> **PROBLEM STATEMENT**
In the listing that follows, the range to quote begins at the line that has "What bpy script" and ends after the line that has "its lower leaves."; quote it verbatim and add nothing.

* Begin GIVEN DATA *

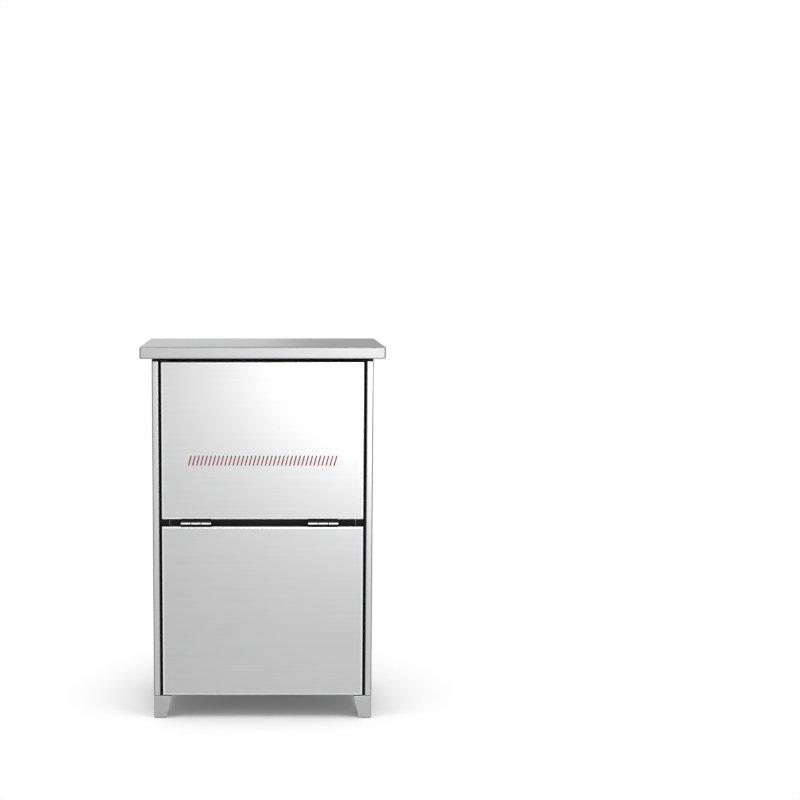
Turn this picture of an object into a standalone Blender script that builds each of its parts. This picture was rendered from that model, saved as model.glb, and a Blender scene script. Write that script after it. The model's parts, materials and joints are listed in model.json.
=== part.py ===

* End GIVEN DATA *
* Begin GIVEN DATA *

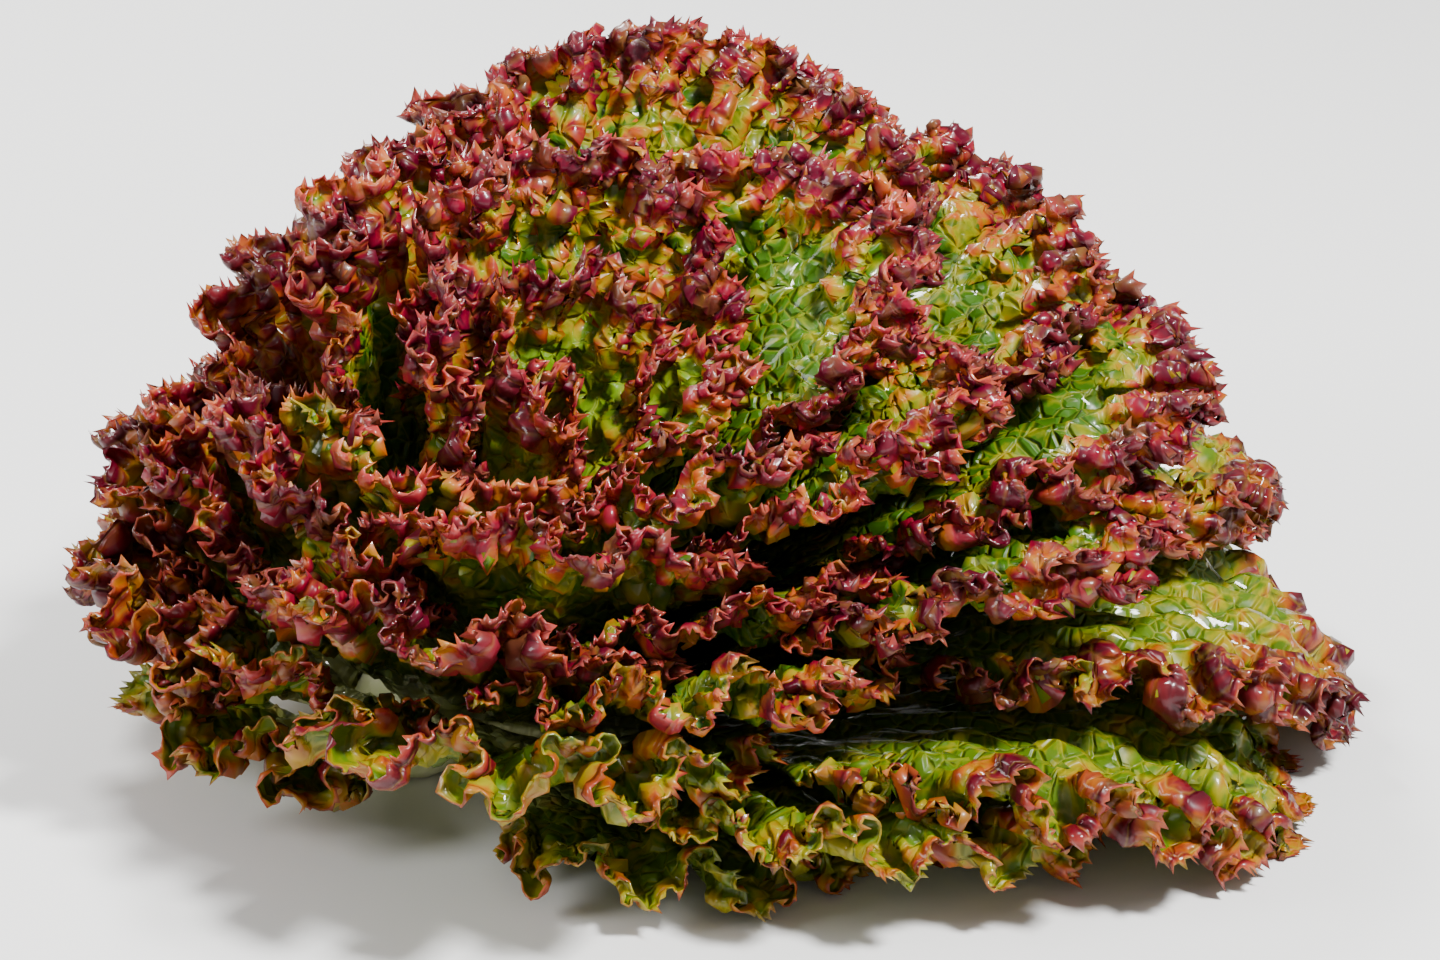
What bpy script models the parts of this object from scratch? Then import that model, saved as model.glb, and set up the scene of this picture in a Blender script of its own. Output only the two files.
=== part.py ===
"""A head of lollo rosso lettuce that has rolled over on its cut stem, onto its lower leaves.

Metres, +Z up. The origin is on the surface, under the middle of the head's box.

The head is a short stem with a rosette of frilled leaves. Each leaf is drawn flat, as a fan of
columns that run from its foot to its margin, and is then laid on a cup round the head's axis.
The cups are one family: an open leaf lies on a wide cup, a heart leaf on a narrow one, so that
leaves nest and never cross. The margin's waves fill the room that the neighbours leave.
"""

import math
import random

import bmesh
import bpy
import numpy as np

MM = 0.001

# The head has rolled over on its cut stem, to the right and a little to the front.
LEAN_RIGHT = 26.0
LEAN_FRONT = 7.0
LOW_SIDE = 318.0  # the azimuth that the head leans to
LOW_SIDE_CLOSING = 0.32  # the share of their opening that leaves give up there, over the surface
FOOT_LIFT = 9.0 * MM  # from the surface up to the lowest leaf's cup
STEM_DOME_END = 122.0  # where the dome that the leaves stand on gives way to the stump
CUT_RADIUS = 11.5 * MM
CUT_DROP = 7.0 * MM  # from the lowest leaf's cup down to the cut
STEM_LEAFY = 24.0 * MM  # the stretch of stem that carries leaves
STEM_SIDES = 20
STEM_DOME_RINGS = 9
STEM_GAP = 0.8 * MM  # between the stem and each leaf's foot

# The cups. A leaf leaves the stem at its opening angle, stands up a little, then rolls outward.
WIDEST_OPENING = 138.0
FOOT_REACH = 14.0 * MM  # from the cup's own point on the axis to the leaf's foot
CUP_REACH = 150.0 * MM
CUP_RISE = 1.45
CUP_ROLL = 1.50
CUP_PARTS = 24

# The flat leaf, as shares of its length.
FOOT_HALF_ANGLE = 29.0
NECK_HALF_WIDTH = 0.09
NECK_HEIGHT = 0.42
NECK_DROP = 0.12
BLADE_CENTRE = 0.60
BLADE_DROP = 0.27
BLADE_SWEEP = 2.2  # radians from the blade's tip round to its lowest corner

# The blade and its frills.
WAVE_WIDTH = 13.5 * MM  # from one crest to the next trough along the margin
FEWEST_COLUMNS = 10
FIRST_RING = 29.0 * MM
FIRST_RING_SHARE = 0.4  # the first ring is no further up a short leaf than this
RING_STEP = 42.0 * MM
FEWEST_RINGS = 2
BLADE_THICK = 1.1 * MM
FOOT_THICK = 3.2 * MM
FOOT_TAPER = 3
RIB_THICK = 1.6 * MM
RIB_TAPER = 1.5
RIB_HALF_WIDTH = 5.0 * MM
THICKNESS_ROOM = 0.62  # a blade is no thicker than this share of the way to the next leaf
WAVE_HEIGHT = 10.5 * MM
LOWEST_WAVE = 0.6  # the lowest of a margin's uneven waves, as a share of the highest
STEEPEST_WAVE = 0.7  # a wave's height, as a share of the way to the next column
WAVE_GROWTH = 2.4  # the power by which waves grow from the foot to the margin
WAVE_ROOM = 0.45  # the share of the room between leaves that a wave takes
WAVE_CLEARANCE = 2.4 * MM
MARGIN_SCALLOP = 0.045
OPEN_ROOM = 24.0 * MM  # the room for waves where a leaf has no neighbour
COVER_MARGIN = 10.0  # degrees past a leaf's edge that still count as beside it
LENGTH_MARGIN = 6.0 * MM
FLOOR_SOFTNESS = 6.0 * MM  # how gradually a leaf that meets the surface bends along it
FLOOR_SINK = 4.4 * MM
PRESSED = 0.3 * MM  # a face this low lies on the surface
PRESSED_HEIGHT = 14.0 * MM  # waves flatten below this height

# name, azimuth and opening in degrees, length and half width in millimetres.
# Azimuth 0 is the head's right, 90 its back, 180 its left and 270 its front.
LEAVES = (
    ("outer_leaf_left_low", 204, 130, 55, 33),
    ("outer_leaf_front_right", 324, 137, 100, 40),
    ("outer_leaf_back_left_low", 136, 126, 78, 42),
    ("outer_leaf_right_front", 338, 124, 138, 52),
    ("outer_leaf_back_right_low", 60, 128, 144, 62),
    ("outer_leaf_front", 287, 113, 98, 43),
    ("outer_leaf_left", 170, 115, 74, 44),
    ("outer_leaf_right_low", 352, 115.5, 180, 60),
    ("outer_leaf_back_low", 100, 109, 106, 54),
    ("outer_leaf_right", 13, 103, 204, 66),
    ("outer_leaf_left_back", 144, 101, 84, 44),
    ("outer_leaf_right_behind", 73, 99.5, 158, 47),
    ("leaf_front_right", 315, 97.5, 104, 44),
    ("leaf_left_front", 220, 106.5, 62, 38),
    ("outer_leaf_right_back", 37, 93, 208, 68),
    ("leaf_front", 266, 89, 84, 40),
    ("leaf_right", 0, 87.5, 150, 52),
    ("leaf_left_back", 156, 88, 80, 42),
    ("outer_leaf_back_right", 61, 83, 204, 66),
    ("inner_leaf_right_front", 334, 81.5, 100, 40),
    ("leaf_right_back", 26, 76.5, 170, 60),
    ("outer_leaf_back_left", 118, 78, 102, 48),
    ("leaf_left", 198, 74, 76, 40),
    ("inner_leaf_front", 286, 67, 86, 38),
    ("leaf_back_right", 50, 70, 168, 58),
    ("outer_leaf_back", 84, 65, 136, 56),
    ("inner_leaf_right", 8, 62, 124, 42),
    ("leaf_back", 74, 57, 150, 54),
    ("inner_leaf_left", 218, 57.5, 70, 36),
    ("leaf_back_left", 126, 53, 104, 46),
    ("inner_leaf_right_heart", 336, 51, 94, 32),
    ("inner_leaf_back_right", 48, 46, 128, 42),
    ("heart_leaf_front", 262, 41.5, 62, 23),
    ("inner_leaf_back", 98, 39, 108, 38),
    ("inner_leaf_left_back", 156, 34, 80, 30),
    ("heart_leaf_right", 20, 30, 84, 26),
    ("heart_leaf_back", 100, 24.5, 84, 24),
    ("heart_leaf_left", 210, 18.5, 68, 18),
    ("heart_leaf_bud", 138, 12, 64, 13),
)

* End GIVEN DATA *
* Begin GIVEN DATA *

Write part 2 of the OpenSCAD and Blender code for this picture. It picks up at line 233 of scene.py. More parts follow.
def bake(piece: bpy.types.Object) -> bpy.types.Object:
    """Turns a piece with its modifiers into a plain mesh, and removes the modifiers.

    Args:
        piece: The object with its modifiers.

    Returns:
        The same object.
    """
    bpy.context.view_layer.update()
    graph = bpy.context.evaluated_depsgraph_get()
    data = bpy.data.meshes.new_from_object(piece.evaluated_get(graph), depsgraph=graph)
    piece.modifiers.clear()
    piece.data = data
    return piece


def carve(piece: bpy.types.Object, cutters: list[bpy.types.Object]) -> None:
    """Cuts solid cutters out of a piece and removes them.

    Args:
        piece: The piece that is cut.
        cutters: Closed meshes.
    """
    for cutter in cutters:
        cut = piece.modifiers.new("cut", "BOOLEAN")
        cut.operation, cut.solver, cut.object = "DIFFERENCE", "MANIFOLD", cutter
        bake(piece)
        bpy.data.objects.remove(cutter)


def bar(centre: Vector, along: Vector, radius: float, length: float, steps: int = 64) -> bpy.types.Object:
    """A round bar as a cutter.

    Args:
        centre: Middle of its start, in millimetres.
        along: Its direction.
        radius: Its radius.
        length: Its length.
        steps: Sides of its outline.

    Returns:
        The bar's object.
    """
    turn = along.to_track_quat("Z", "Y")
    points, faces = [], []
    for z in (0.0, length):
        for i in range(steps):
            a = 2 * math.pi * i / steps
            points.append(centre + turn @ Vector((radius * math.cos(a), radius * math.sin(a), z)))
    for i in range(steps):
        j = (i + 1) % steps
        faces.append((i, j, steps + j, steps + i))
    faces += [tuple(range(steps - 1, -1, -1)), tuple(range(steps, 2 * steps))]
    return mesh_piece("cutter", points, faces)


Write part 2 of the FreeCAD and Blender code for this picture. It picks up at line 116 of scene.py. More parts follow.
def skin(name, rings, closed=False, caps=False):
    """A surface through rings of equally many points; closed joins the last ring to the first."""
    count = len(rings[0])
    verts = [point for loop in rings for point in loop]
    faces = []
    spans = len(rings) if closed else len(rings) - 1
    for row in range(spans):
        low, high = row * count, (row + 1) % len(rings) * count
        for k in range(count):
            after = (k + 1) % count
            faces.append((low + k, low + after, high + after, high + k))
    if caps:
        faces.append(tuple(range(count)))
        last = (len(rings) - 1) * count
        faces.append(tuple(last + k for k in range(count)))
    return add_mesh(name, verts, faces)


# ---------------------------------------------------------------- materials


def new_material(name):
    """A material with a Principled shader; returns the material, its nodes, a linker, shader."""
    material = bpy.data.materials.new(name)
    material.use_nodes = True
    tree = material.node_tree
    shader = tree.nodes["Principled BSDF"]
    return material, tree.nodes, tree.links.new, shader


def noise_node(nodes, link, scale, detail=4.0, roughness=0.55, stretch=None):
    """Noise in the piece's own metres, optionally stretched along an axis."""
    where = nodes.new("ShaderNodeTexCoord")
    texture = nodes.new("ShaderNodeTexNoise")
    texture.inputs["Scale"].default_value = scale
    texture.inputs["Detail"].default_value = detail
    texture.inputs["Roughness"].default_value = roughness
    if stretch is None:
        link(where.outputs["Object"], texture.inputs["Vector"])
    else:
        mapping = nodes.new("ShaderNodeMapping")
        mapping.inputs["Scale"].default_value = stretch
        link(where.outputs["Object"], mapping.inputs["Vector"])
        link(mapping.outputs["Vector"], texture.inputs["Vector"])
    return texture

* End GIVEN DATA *

> **TASK RESULT**
What bpy script models the parts of this object from scratch? Then import that model, saved as model.glb, and set up the scene of this picture in a Blender script of its own. Output only the two files.
=== part.py ===
"""A head of lollo rosso lettuce that has rolled over on its cut stem, onto its lower leaves.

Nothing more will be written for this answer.